The Real Talk About Income
Most self-publishers I know personally who are making consistent money are either all-in on Select with huge catalogs or they’re wide with strong mailing lists and direct sales. The middle ground where you’re kinda doing both but not really committed to either strategy? That’s where people spin their wheels.
I make anywhere from $5k to $30k per year from KDP depending on how much I’m publishing and promoting. The months where I had books in Select and actually ran promotions, used AMS ads, engaged with the system, those were my highest earning months. The months where I just uploaded and hoped? Crickets, doesn’t matter if you’re in Select or wide.
You gotta treat Select like a partnership where both sides have to work. Amazon gives you access to millions of KU subscribers but you have to give them good content and use their tools. Just enrolling isn’t enough, that’s like joining a gym and never going, you’re paying the cost of exclusivity without getting the benefits.
The page read money is real though, I’ve had months where KENP brought in more than regular sales.

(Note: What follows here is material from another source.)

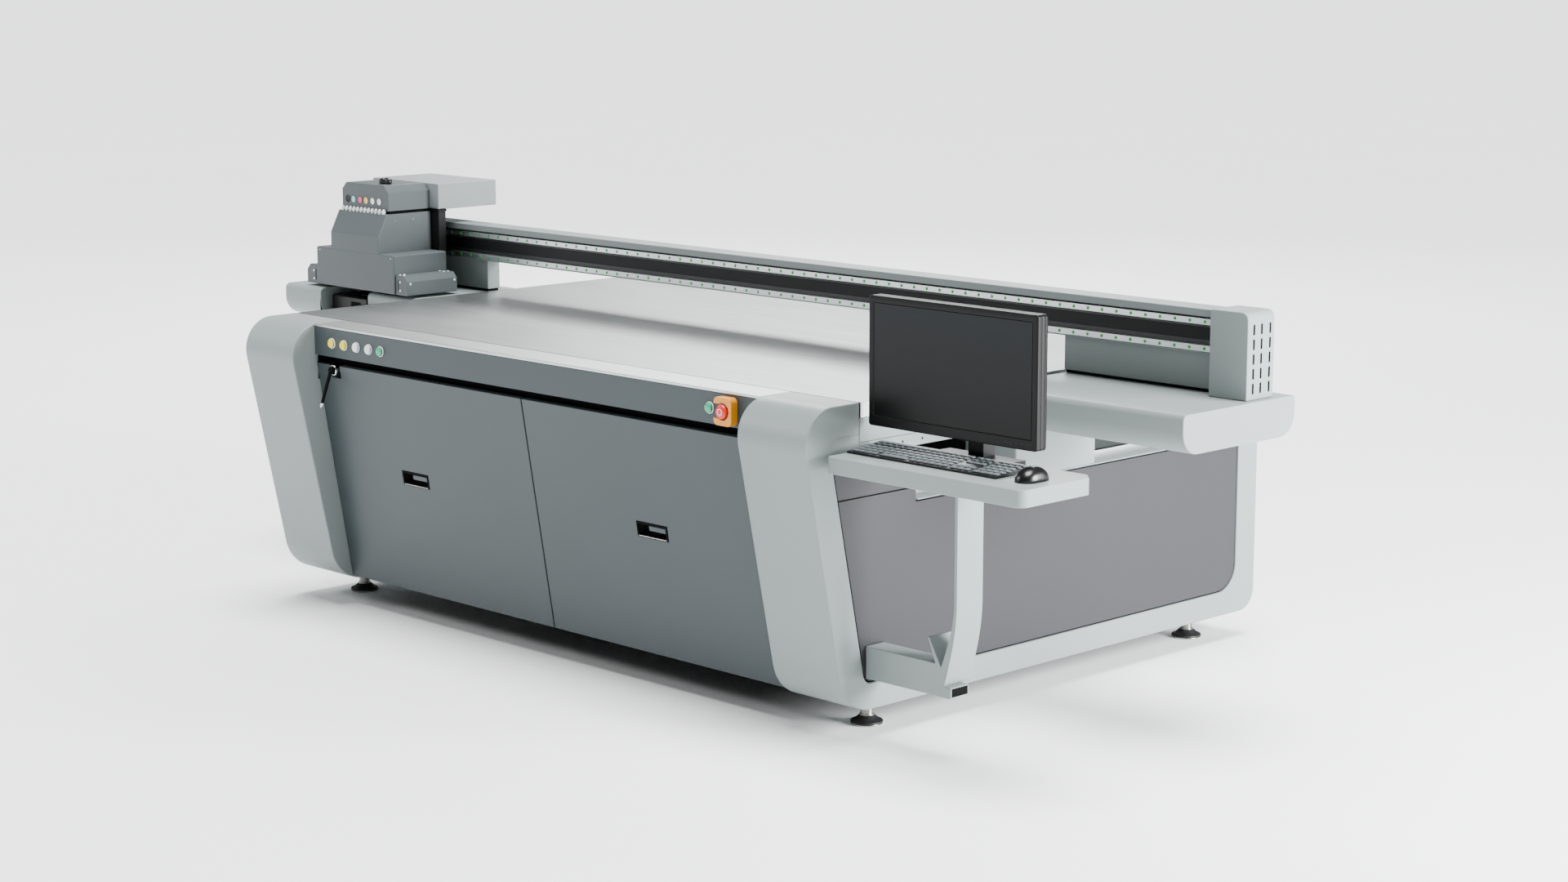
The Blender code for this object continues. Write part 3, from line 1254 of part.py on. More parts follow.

November and December especially when people are burning through their KU subscriptions reading everything in sight. Tax season is weirdly good for my finance-related workbooks because people are motivated to get organized.
One last thing about the actual enrollment process, it’s simple but you gotta watch for auto-renewal. Set a calendar reminder for day 85 of your enrollment. Check your numbers, decide if you’re staying in or going wide, make the change before it auto-renews. I use Google Calendar with obnoxious alerts because I’ve lost that gamble too many times.